Thursday, May 19, 2005

Bersihkan Istana dari Korupsi

Kalau Presiden Susilo Bambang Yudhoyono benar serius akan membersihkan korupsi dimulai dari "rumah" sendiri, sekaranglah saat yang tepat. Kejanggalan yang ditemukan Badan Pengawasan Keuangan dan Pembangunan di Sekretariat Wakil Presiden pada tahun anggaran 2003 senilai Rp 7 miliar lebih bisa dijadikan momentum. Presiden Yudhoyono diharapkan tidak mengulangi adanya dana Rp 100 juta yang digunakan untuk pernikahan putri Wakil Presiden Hamzah Haz ketika itu. Dugaan penggelembungan anggaran di lingkar dekat kekuasaan itu diharapkan tidak terjadi lagi sekarang ini.

Kejanggalan memang belum tentu korupsi. Mungkin saja sekadar administrasi yang tidak tertib. Bisa juga karena ada pejabat yang malas atau alpa menyetorkan laporan. Apalagi Sekretariat Wakil Presiden juga sudah memberikan klarifikasi ke BPKP dan mengklaim bahwa negara tidak dirugikan. Alasannya, misalnya, dana Rp100 juta untuk pernikahan putri Hamzah pada Agustus 2003 itu telah sesuai dengan Undang-Undang Nomor 7 Tahun 1979 tentang Hak Keuangan Presiden dan Wakil Presiden. Undang-undang ini mengatur ketentuan bahwa seluruh kebutuhan keluarga presiden dan wakilnya dibiayai negara.

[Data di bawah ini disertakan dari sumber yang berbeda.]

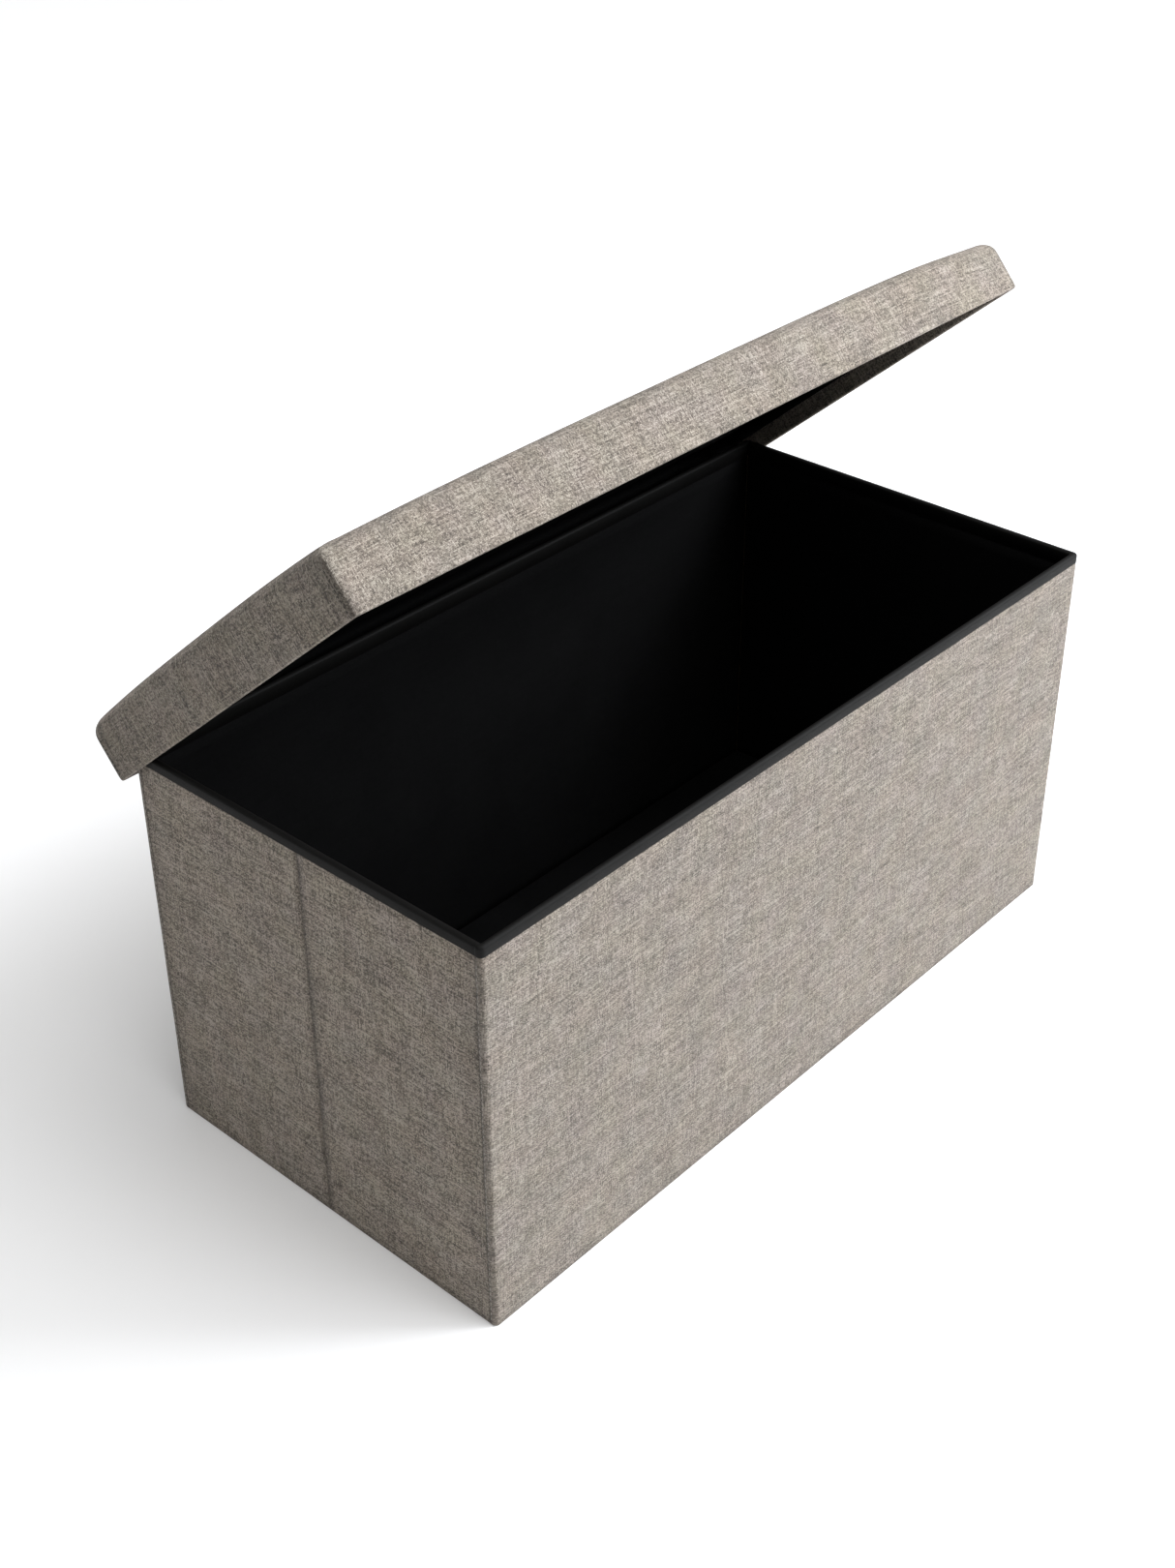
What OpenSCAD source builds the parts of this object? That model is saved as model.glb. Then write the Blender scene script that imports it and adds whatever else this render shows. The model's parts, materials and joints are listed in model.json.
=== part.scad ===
// Fold-flat storage bench with a padded, hinged lid.
// Millimetres. X is the length, -Y the front, +Y the hinge side, +Z up.
// The origin is the middle of the base. The lid rests part open.

/* [Body] */
// Outer length of the body
body_w = 746; // [560:1:1100]
// Outer depth of the body
body_d = 366; // [300:1:480]
// Height of the body's rim above the floor
body_h = 357; // [280:1:460]
// Radius of the upright corners
corner_r = 4; // [3:0.5:5]

/* [Wall layers] */
// Thickness of a stiffening board
board_t = 3.4; // [2.6:0.1:5]
// Thickness of the linen cover
cover_t = 1.2; // [0.8:0.1:1.6]
// Thickness of the black liner
liner_t = 1.2; // [0.8:0.1:1.6]
// Thickness of the binding over the rim
bind_t = 1; // [0.6:0.1:1.4]
// Height of the binding outside the rim
bind_out = 9; // [6:0.5:12]
// Height of the binding inside the rim
bind_in = 14; // [12.5:0.5:20]

/* [Fold] */
// Gap between an end panel and the wall at a corner
corner_gap = 0.4; // [0.35:0.05:1]
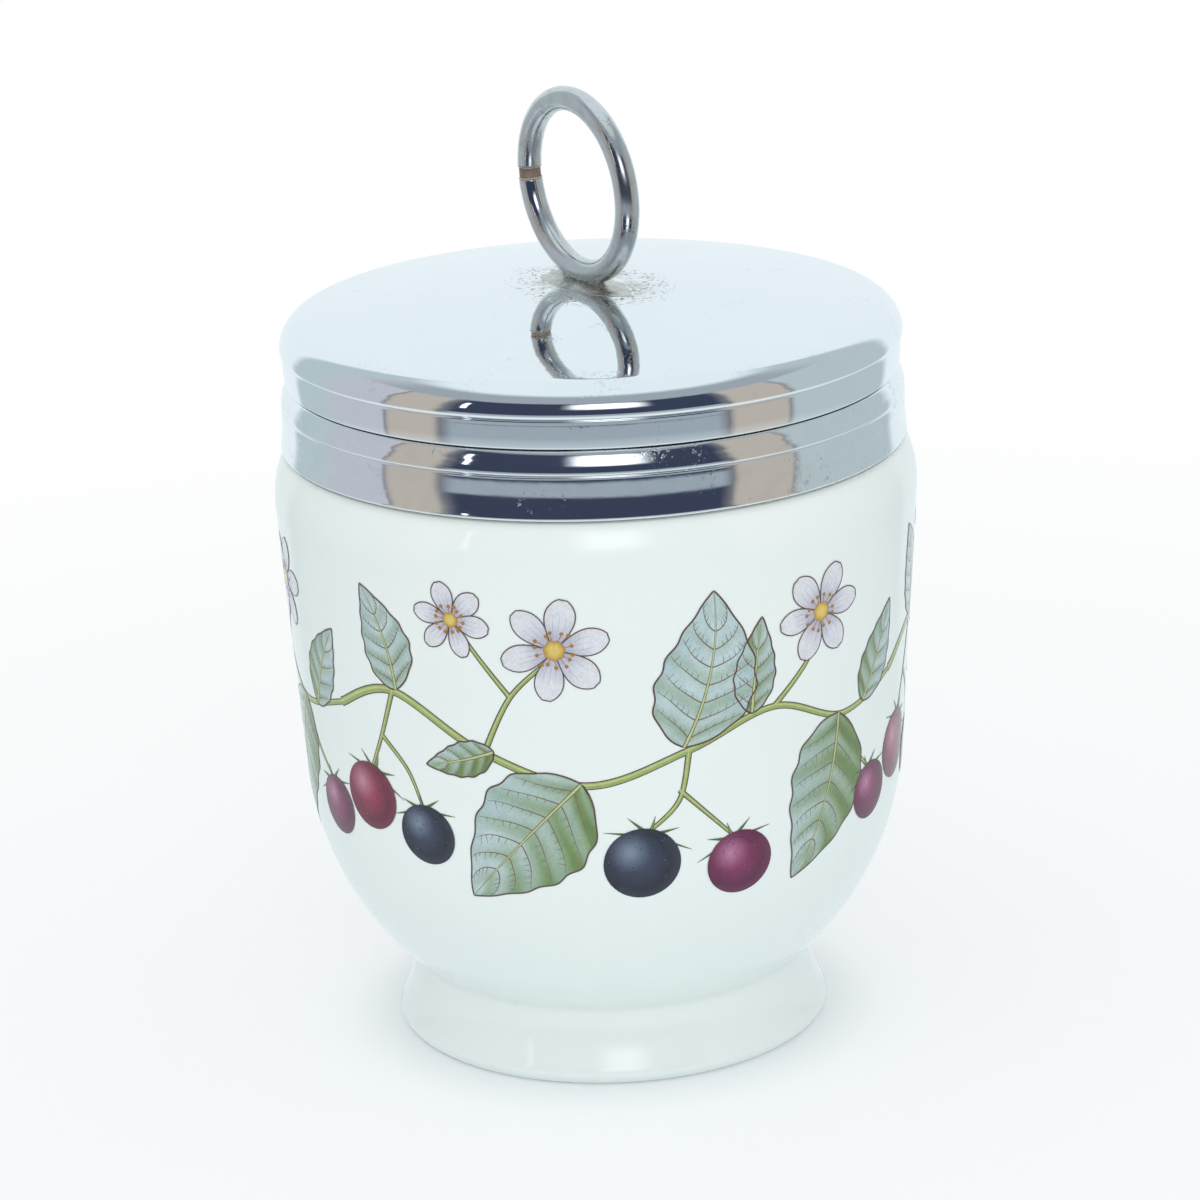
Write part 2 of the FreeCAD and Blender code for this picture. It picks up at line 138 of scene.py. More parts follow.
def mesh_piece(name, corners, faces, material, body):
    """New piece from corners in millimetres, smooth, riding on a body."""
    mesh = bpy.data.meshes.new(name)
    mesh.from_pydata([(x * MM, y * MM, z * MM) for x, y, z in corners], [], faces)
    mesh.materials.append(material)
    mesh.polygons.foreach_set("use_smooth", [True] * len(mesh.polygons))
    mesh.update()
    piece = bpy.data.objects.new(name, mesh)
    bpy.context.scene.collection.objects.link(piece)
    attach(piece, body)
    return piece


def turned(name, outline, material, body, swell=None):
    """Piece turned about Z from a closed outline.

    swell(radius, height, angle), if given, says how far out a point moves.
    """
    corners = []
    on_axis = [abs(r) < 1e-6 for r, _ in outline]
    rows = []
    for (r, z), pole in zip(outline, on_axis):
        if pole:
            rows.append([len(corners)] * ROUND)
            corners.append((0.0, 0.0, z))
            continue
        rows.append(list(range(len(corners), len(corners) + ROUND)))
        for k in range(ROUND):
            angle = 2 * math.pi * k / ROUND
            reach = r + (swell(r, z, angle) if swell else 0.0)
            corners.append((reach * math.cos(angle), reach * math.sin(angle), z))
    faces = []
    for index in range(len(rows)):
        if on_axis[index] and on_axis[index - 1]:
            continue
        low, high = rows[index - 1], rows[index]
        for k in range(ROUND):
            after = (k + 1) % ROUND
            # A pole gives its corner twice, and it is kept once
            faces.append(list(dict.fromkeys((low[k], low[after], high[after], high[k]))))
    return mesh_piece(name, corners, faces, material, body)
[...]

Meskipun demikian, belum tentu juga korupsi tak terjadi. Toh, temuan BPKP itu belum diklarifikasi secara hukum. Karena itu, menurut hemat kami, sudah selayaknyalah bila BPKP segera meneruskan temuannya ke kejaksaan atau Komisi Pemberantasan Korupsi. Setiap dugaan perlu dituntaskan. Setiap tuduhan harus diklarifikasi sehingga tidak ada keraguan lagi dan syak wasangka. Dan jika memang ada penyimpangan, tidak perlu terulang di masa depan.

Tentu kita harus berbaik sangka tentang yang terjadi di kantor wakil presiden dulu. Boleh jadi ini hanya cerminan kekurangpekaan individu terhadap anggaran, bukan pelanggaran yang sengaja dilakukan.

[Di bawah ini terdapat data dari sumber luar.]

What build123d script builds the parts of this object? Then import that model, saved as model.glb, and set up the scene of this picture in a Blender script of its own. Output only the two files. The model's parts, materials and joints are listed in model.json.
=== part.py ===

Memang dibanding kasus megakorupsi lain yang nilainya mencapai triliunan rupiah, jumlah Rp 7 miliar itu bukan tergolong luar biasa. Namun, korupsi tetaplah korupsi seberapa pun jumlahnya. Berapa pun nilainya, bila terbukti, pelakunya layak dihukum.

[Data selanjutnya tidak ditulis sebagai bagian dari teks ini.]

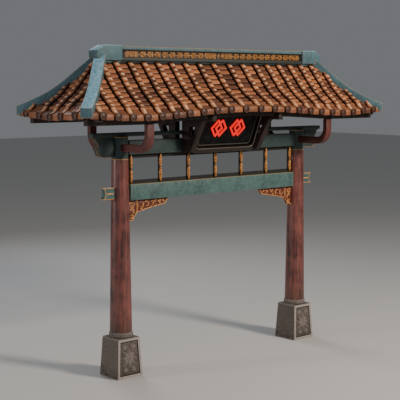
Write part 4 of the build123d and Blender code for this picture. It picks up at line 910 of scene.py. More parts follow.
def tile_laying():
    """The node group that lays a tile along every row."""
    tree = bpy.data.node_groups.new("lay_tiles", "GeometryNodeTree")
    tree.interface.new_socket(name="Geometry", in_out="OUTPUT", socket_type="NodeSocketGeometry")
    tree.interface.new_socket(name="Rows", in_out="INPUT", socket_type="NodeSocketGeometry")
    group_input(tree, "Tile", None, "NodeSocketObject")
    group_input(tree, "Course", COURSE)
    group_input(tree, "Unevenness", 0.02)
    group_input(tree, "Seed", 1, "NodeSocketInt")
    group_input(tree, "Finish", None, "NodeSocketMaterial")
    given = tree.nodes.new("NodeGroupInput").outputs
    rows = add_node(tree, "GeometryNodeMeshToCurve", {"Mesh": given["Rows"]})
    steps = add_node(tree, "GeometryNodeResampleCurve", {"Curve": rows.outputs[0], "Length": given["Course"]},
                     mode="LENGTH")
    tangent = tree.nodes.new("GeometryNodeInputTangent")
    square = add_node(tree, "FunctionNodeAlignRotationToVector", {"Vector": tangent.outputs[0]},
                      axis="Y", pivot_axis="X")
    spread = add_node(tree, "ShaderNodeVectorMath", {0: given["Unevenness"], 1: HAND_SPREAD},
                      operation="MULTIPLY")
    back = add_node(tree, "ShaderNodeVectorMath", {0: spread.outputs[0], 1: (-1.0, -1.0, -1.0)},
                    operation="MULTIPLY")
    hand = add_node(tree, "FunctionNodeRandomValue",
                    {0: back.outputs[0], 1: spread.outputs[0], "Seed": given["Seed"]},
                    data_type="FLOAT_VECTOR")
    turned = add_node(tree, "FunctionNodeEulerToRotation", {0: hand.outputs[0]})
    laid = add_node(tree, "FunctionNodeRotateRotation", {0: square.outputs[0], 1: turned.outputs[0]},
                    rotation_space="LOCAL")
    width = add_node(tree, "GeometryNodeInputNamedAttribute", {"Name": "row_width"}, data_type="FLOAT")
    size = add_node(tree, "ShaderNodeCombineXYZ", {"X": width.outputs["Attribute"], "Y": 1.0, "Z": 1.0})
    tile = add_node(tree, "GeometryNodeObjectInfo", {"Object": given["Tile"]})
    course = add_node(tree, "GeometryNodeInstanceOnPoints",
                      {"Points": steps.outputs[0], "Instance": tile.outputs["Geometry"],
                       "Rotation": laid.outputs[0], "Scale": size.outputs[0]})
    kiln_seed = add_node(tree, "ShaderNodeMath", {0: given["Seed"], 1: KILN_SEED_STEP}, operation="ADD")
    kiln = add_node(tree, "FunctionNodeRandomValue", {"Seed": kiln_seed.outputs[0]}, data_type="FLOAT")
    tone = add_node(tree, "GeometryNodeStoreNamedAttribute",
                    {"Geometry": course.outputs[0], "Name": "tile_tone", "Value": kiln.outputs[1]},
                    data_type="FLOAT", domain="INSTANCE")
    real = add_node(tree, "GeometryNodeRealizeInstances", {"Geometry": tone.outputs[0]})
    finish = add_node(tree, "GeometryNodeSetMaterial",
                      {"Geometry": real.outputs[0], "Material": given["Finish"]})
    out = tree.nodes.new("NodeGroupOutput")
    tree.links.new(finish.outputs[0], out.inputs[0])
    return tree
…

Kalau Presiden Yudhoyono ingin berbeda dengan pendahulunya, sekaranglah saatnya membersihkan hal-hal yang janggal di "rumah"-nya. Sudah jadi rahasia umum pada zaman dulu bahwa kantor Sekretariat Negara ataupun Sekretariat Wakil Presiden merupakan "sarang" proyek. Dan setiap proyek ini sangat mudah terpeleset menjadi sumber korupsi.

Kami juga menyarankan, tugas dan wewenang dua lembaga itu diubah saja. Dua kantor sekretariat itu, misalnya, hanya difungsikan untuk memelihara dokumen negara. Bisa juga kedua lembaga itu terlibat dalam proyek-proyek membangun identitas dan kebanggaan bangsa, misalnya memilih pegawai, guru, atau pelajar teladan. Tugas yang lain, terutama yang menyangkut proyek, biarlah diurus oleh departemen teknis. "Halaman dalam" Istana harus bersih dari korupsi, sebelum Presiden membersihkan tempat lain.